There is a little difference in most dual purpose breeds in configuration. Some give you a little more breast meat and some more in the thighs or drumsticks. But I find those differences are more in the line of the chickens than the breed. Not all Delaware are created equal, for example. Some specific Delaware will have different body configuration than others. The stock you start with is very important. The same is true with all breeds. The Cornish, not the Cornish Cross but the true Cornish, give pretty good breast meat. Most of the rest are probably going to be better in the dark meat department. Cornish are not known to be great layers compared to many other though. There are always tradeoffs.

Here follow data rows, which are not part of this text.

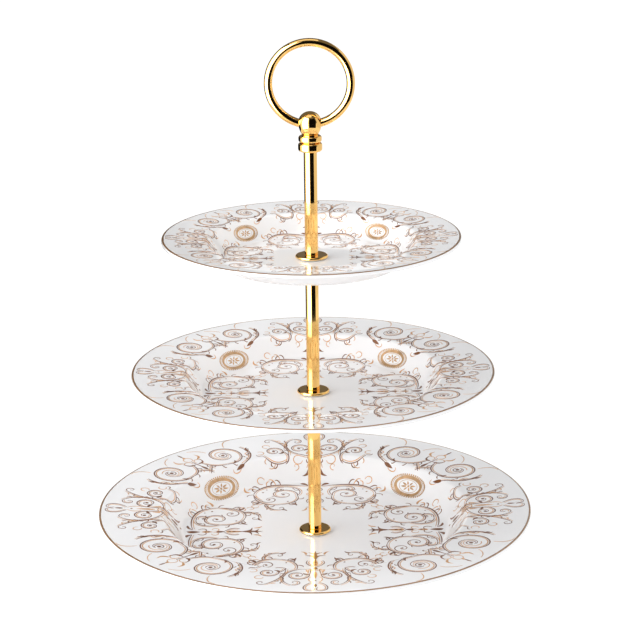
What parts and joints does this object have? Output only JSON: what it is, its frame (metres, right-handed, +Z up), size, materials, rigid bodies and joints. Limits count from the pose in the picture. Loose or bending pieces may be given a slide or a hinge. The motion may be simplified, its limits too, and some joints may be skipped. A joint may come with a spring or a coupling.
{
  "type": "tiered cake stand",
  "caption": "Tiered cake stand: rimmed porcelain plates with scrollwork clamped on a slim gold-plated stem with a carrying ring.",
  "frame": {"origin": "middle of the large plate's foot ring, on the surface that the stand rests on", "axes": "+Z up along the stem; the carrying ring lies in the XZ plane; -Y is the front"},
  "size_m": [0.27, 0.27, 0.3195],
  "materials": {
    "porcelain": "clear glossy glaze over printed scrollwork",
    "gold_plate": "polished gold plating",
    "soft_washer": "soft translucent washer"
  },
  "bodies": {
    "base": {"plate_large": "porcelain"},
    "stem": {"base_screw": "gold_plate", "large_under_disc": "gold_plate", "large_under_gasket": "soft_washer", "large_top_gasket": "soft_washer", "large_top_disc": "gold_plate", "lower_rod": "gold_plate", "lower_stud": "gold_plate", "medium_under_disc": "gold_plate", "medium_under_gasket": "soft_washer", "medium_top_gasket": "soft_washer", "medium_top_disc": "gold_plate", "middle_rod": "gold_plate", "middle_stud": "gold_plate", "small_under_disc": "gold_plate", "small_under_gasket": "soft_washer", "small_top_gasket": "soft_washer", "small_top_disc": "gold_plate", "upper_rod": "gold_plate"},
    "medium_tier": {"plate_medium": "porcelain"},
    "small_tier": {"plate_small": "porcelain"},
    "handle_thread": {"top_stud": "gold_plate"},
    "handle": {"handle_knob": "gold_plate", "handle_ring": "gold_plate"}
  },
  "joints": [
    {"name": "stem_turn", "type": "hinge", "parent": "base", "child": "stem", "pos_m": [0, 0, 0.0065], "axis": [0, 0, 1], "continuous": true},
    {"name": "medium_plate_turn", "type": "hinge", "parent": "stem", "child": "medium_tier", "pos_m": [0, 0, 0.0984], "axis": [0, 0, 1], "continuous": true},
    {"name": "small_plate_turn", "type": "hinge", "parent": "stem", "child": "small_tier", "pos_m": [0, 0, 0.1843], "axis": [0, 0, 1], "continuous": true},
    {"name": "handle_unscrew", "type": "hinge", "parent": "stem", "child": "handle_thread", "pos_m": [0, 0, 0.2517], "axis": [0, 0, 1], "range_deg": [0, 2880]},
    {"name": "handle_rise", "type": "slide", "parent": "handle_thread", "child": "handle", "axis": [0, 0, 1], "range_m": [0, 0.008]}
  ],
  "couplings": [
    {"joint": "handle_unscrew", "follows": "handle_rise", "rad_per_m": 6283.2}
  ]
}
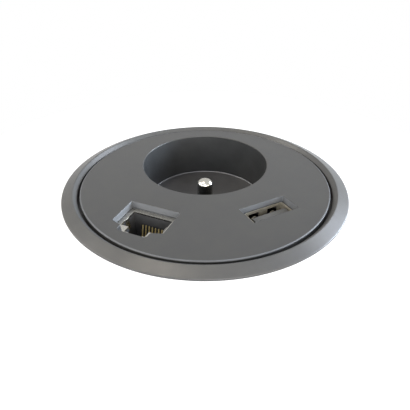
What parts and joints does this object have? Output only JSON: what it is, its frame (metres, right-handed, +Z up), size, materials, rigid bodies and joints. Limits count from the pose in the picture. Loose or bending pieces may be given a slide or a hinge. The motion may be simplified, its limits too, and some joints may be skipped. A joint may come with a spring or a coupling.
{
  "type": "desk socket",
  "caption": "Round in-desk power module with an earthed mains socket, a data jack and a USB charging port in a trim ring, clamped from below by a ring nut.",
  "frame": {"origin": "centre of the trim ring in the plane of the desk surface that its flange rests on", "axes": "+Z up, out of the desk; -Y towards the person at the desk, with the mains socket at the back and the data and charging ports at the front"},
  "size_m": [0.094, 0.094, 0.056],
  "materials": {
    "anthracite": "fine matte texture",
    "black_plastic": "moulded, matte",
    "rubber": "smooth soft rubber",
    "nickel": "nickel plated, satin",
    "spring_steel": "drawn steel wire",
    "brass": "punched sheet",
    "zinc_steel": "zinc plated",
    "tin": "tin plated sheet",
    "gold_contact": "thin gold plating",
    "circuit_board": "solder mask",
    "pale_plastic": "moulded, matte",
    "black_resin": "moulded resin",
    "ferrite": "pressed ferrite",
    "copper_winding": "enamelled wire",
    "lead_insulation": "brown and blue sleeving"
  },
  "bodies": {
    "module": {"trim_ring": "anthracite", "insert_plate": "anthracite", "threaded_sleeve": "black_plastic", "socket_floor": "black_plastic", "contact_carrier": "black_plastic", "lower_housing": "black_plastic", "base_cover": "black_plastic", "mains_inlet": "black_plastic", "data_jack_body": "black_plastic", "rear_jack_body": "black_plastic", "insert_seal": "rubber", "earth_pin": "nickel", "inlet_blades": "nickel", "usb_shell": "nickel", "earth_strap": "brass", "line_contact": "brass", "neutral_contact": "brass", "carrier_screws": "zinc_steel", "housing_screws": "zinc_steel", "data_jack_shield": "tin", "rear_jack_shield": "tin", "data_jack_contacts": "gold_contact", "rear_jack_contacts": "gold_contact", "usb_contacts": "gold_contact", "data_board": "circuit_board", "charger_board": "circuit_board", "usb_tongue": "pale_plastic", "board_components": "black_resin", "capacitors": "black_resin", "transformer_core": "ferrite", "transformer_coil": "copper_winding", "supply_leads": "lead_insulation", "shutter_spring": "spring_steel"},
    "shutter": {"shutter": "black_plastic"},
    "clamp_washer": {"clamp_washer": "black_plastic", "clamp_pad": "rubber"},
    "ring_nut": {"ring_nut": "black_plastic"}
  },
  "joints": [
    {"name": "shutter_slide", "type": "slide", "parent": "module", "child": "shutter", "axis": [0, 1, 0], "range_m": [0, 0.006], "stiffness_N_per_m": 60, "springref_m": -0.008, "deforming": ["shutter_spring"]},
    {"name": "clamp_slide", "type": "slide", "parent": "module", "child": "clamp_washer", "axis": [0, 0, 1], "range_m": [-0.006, 0.019]},
    {"name": "nut_turn", "type": "hinge", "parent": "clamp_washer", "child": "ring_nut", "pos_m": [0, 0, -0.034], "axis": [0, 0, 1], "range_deg": [-540, 1710]}
  ],
  "couplings": [
    {"joint": "clamp_slide", "follows": "nut_turn", "m_per_rad": 0.0006366}
  ]
}
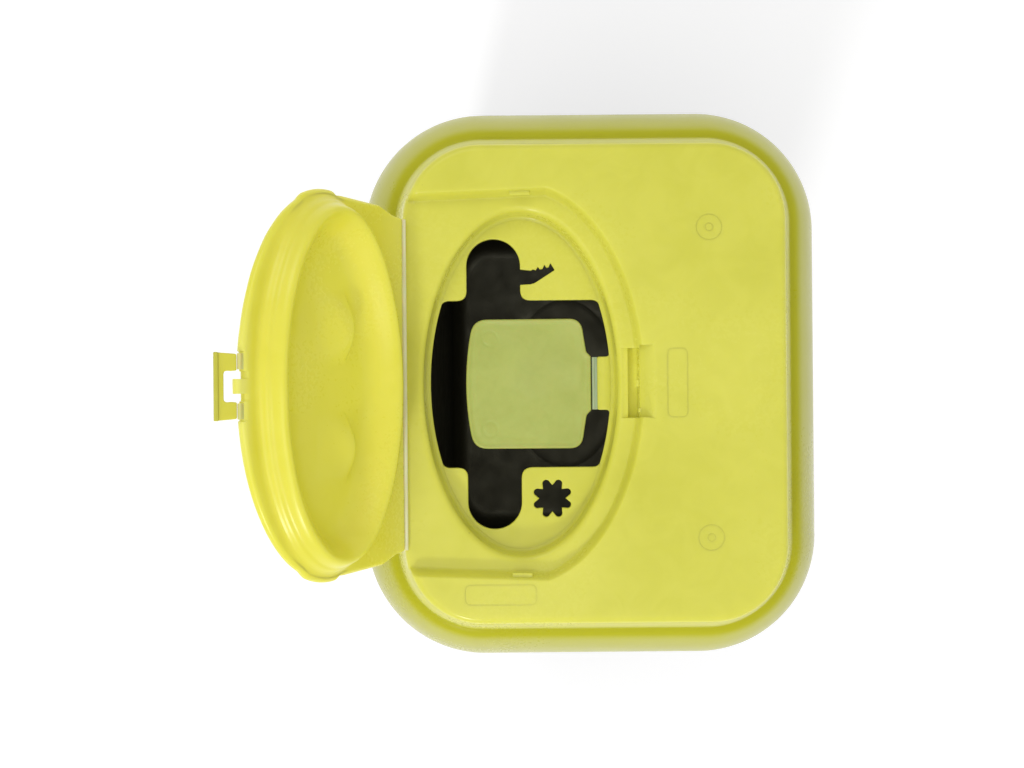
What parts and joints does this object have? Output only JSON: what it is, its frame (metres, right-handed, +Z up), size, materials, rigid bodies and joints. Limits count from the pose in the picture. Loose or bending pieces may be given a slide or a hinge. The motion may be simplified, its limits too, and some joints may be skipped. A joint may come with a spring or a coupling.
{
  "type": "sharps container",
  "caption": "Small rectangular sharps bin: dark tapered tub under a deep push-fit yellow lid with a slotted drop opening, sprung flap and hinged latching flip lid.",
  "frame": {"origin": "centre of the tub's flat underside", "axes": "+Z up; +X from the flip lid's hinge side towards its latch side; +Y along the long side of the footprint"},
  "size_m": [0.126, 0.1254, 0.2281],
  "materials": {
    "tub_plastic": "fine satin, near black",
    "label_paper": "plain ruled sticker",
    "lid_plastic": "translucent yellow, satin",
    "flip_lid_plastic": "translucent yellow, satin",
    "hinge_web_plastic": "thin, paler translucent",
    "flap_film": "thin translucent greenish"
  },
  "bodies": {
    "container": {"base_tub": "tub_plastic", "user_label": "label_paper", "lid_shell": "lid_plastic", "skirt_snaps": "lid_plastic", "recess_clips": "lid_plastic", "latch_catch": "lid_plastic", "needle_plate": "lid_plastic", "blade_plate": "lid_plastic", "flap_hinge_tab": "lid_plastic", "flap_hinge_web": "hinge_web_plastic", "flip_lid_hinge_web": "hinge_web_plastic"},
    "flip_lid": {"flip_lid": "flip_lid_plastic", "flip_lid_ears": "flip_lid_plastic", "plug_ring": "flip_lid_plastic", "latch_hinge_web": "hinge_web_plastic"},
    "latch": {"latch_tab": "flip_lid_plastic"},
    "safety_flap": {"safety_flap": "flap_film"}
  },
  "joints": [
    {"name": "flip_lid_hinge", "type": "hinge", "parent": "container", "child": "flip_lid", "pos_m": [-0.041, 0, 0.185], "axis": [0, 1, 0], "range_deg": [-46, 124]},
    {"name": "latch_hinge", "type": "hinge", "parent": "flip_lid", "child": "latch", "pos_m": [-0.06857, 0, 0.22587], "axis": [0, 1, 0], "range_deg": [-30, 132]},
    {"name": "safety_flap_hinge", "type": "hinge", "parent": "container", "child": "safety_flap", "pos_m": [-0.0002, 0, 0.1782], "axis": [0, -1, 0], "range_deg": [0, 80], "stiffness_Nm_per_rad": 0.0006, "springref_deg": -28.65}
  ]
}
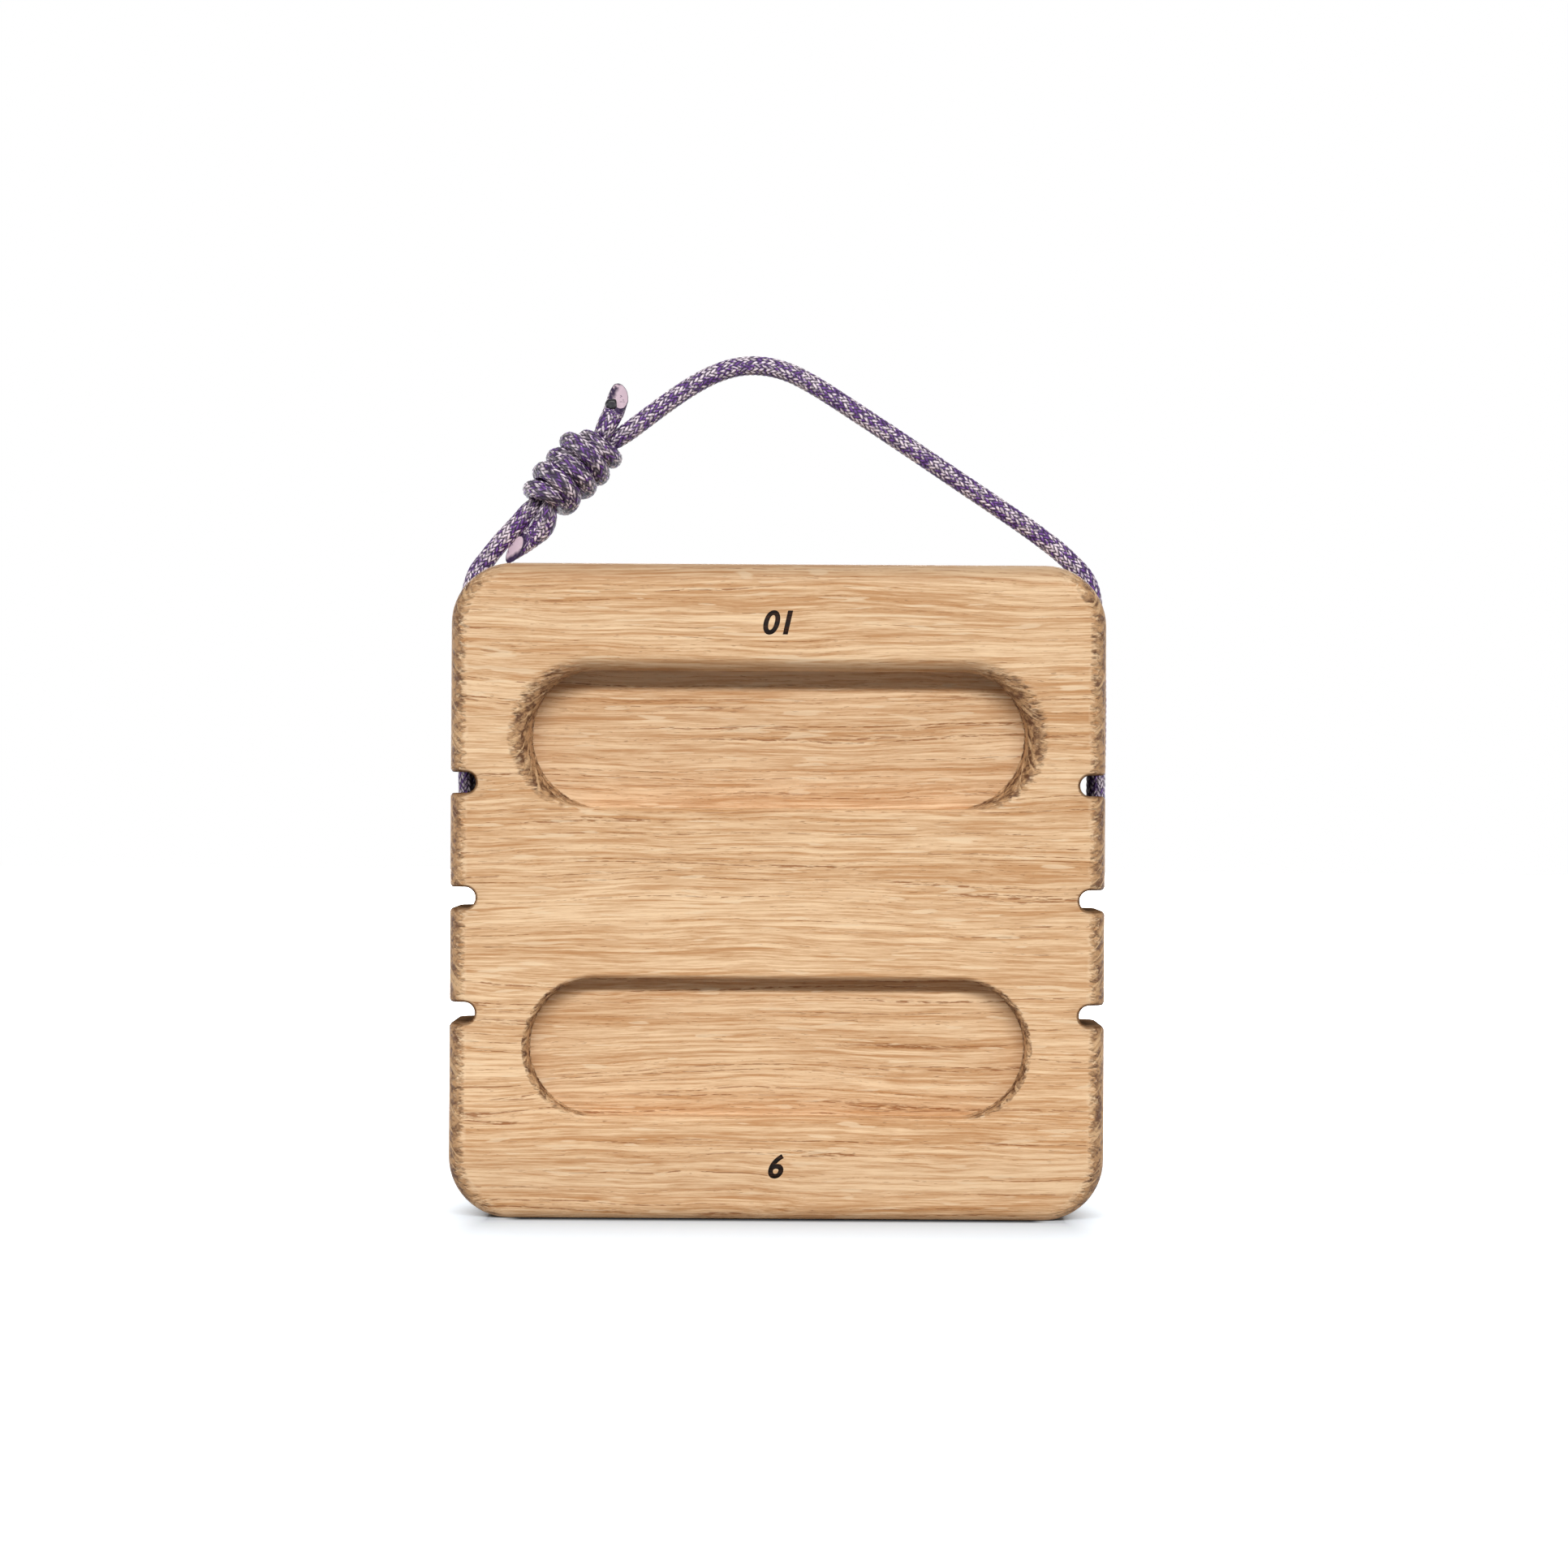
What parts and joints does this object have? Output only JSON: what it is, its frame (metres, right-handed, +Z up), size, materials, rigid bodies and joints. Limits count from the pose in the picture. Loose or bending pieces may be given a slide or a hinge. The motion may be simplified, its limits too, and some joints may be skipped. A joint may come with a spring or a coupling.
{
  "type": "portable hangboard",
  "caption": "Pocket hangboard: an oak block with a deep incut and a shallow finger pocket, three pairs of side slots and a knotted cord loop to hang it by.",
  "frame": {"origin": "middle of the block's bottom face, which stands on the surface", "axes": "+Z up, toward the loop; -Y out of the pockets; +X to the right as the pockets are seen"},
  "size_m": [0.1536, 0.0461, 0.2007],
  "materials": {
    "oak": "satin",
    "cord": "matte"
  },
  "bodies": {
    "block": {"oak_block": "oak", "cord_in_block": "cord"},
    "loop": {"cord_left_strand": "cord", "cord_right_strand": "cord", "knot_left_half": "cord", "knot_right_half": "cord"}
  },
  "joints": [
    {"name": "loop_swing", "type": "hinge", "parent": "block", "child": "loop", "pos_m": [0, 0.0205, 0.0698], "axis": [-1, 0, 0], "range_deg": [0, 120]}
  ]
}
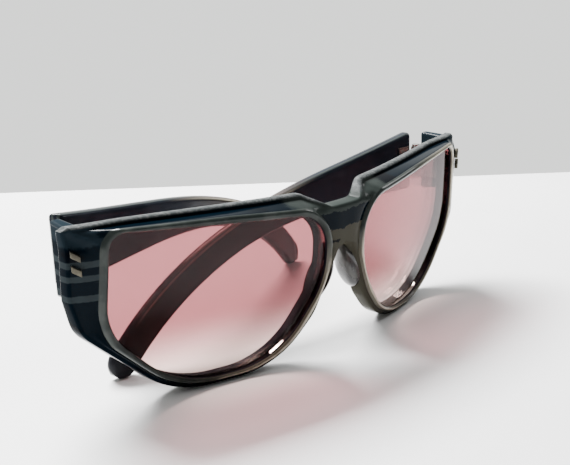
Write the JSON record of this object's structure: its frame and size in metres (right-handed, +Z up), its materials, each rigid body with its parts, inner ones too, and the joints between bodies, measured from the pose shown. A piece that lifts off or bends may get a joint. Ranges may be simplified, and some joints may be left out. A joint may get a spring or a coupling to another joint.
{
  "type": "folded sunglasses",
  "caption": "Large flat-topped plastic sunglasses lying folded, with rose tinted lenses, a raised bead round each lens, deep hinge ends, barrel hinges and curved temples.",
  "frame": {"origin": "centre of the bounding box seen from above, at the level of the surface that the folded glasses rest on", "axes": "+X towards the wearer's left, along the front; +Y from the front towards the folded temples; +Z up"},
  "size_m": [0.143, 0.0688, 0.0455],
  "materials": {
    "front_plastic": "polished, dark navy with clear grey layers",
    "temple_plastic": "polished, dark with a brown clear tail",
    "lens_tint": "polished, rose tint that fades downwards",
    "pad_plastic": "clear grey, polished",
    "hinge_metal": "satin",
    "shield_metal": "satin, warm"
  },
  "bodies": {
    "front": {"front_frame": "front_plastic", "right_lens": "lens_tint", "left_lens": "lens_tint", "right_nose_pad": "pad_plastic", "left_nose_pad": "pad_plastic", "right_front_leaf": "hinge_metal", "left_front_leaf": "hinge_metal", "right_hinge_screw": "hinge_metal", "left_hinge_screw": "hinge_metal", "right_front_rivets": "hinge_metal", "left_front_rivets": "hinge_metal", "right_shields": "shield_metal", "left_shields": "shield_metal"},
    "right_temple": {"right_temple": "temple_plastic", "right_temple_leaf": "hinge_metal", "right_temple_rivets": "hinge_metal"},
    "left_temple": {"left_temple": "temple_plastic", "left_temple_leaf": "hinge_metal", "left_temple_rivets": "hinge_metal"}
  },
  "joints": [
    {"name": "right_hinge", "type": "hinge", "parent": "front", "child": "right_temple", "pos_m": [-0.0645, -0.00617, 0.0364], "axis": [0, 0, 1], "range_deg": [0, 77.5]},
    {"name": "left_hinge", "type": "hinge", "parent": "front", "child": "left_temple", "pos_m": [0.0645, -0.00617, 0.0364], "axis": [0, 0, -1], "range_deg": [0, 86]}
  ],
  "couplings": [
    {"joint": "left_hinge", "follows": "right_hinge", "ratio": 1.109}
  ]
}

I suggest you look at breeds that are going to produce white or light-colored chicks. The reason, as others mentioned, is the pin-feathers. If you skin, that does not matter, but if you pluck, it might. I'd expect a Delaware rooster to produce white offspring, but with black barring in the neck, tail, and maybe wing feathers. Still a nice carcass from the pinfeather aspect. A BO rooster will lighten the color of the Sussex feathers (I'm assuming Speckled Sussex. Not sure what you mean by splits). Whether that is enough to suit you or not, I don't know.
With a Speckled Sussex rooster, the Delaware will give you a sex link. The hens will be dark red with a black tail and the roosters will be white with black barring in the tail, neck and wings. The BO hens with that rooster give you a chicken that is reddish, somewhere between the dark mahogony of the SS and the Buff of the BO. Not a sex link.
Here is a shot of my SS rooster/ Delaware hen cross.
I have limited experience with different breeds. I find age and sex has more to do with the differences in processing than breed. Not so much in hens, but an older rooster seems to have more connective tissue that makes it harder to process him, especially if you try to skin him. Those older roosters always take me longer, whether plucked or skinned.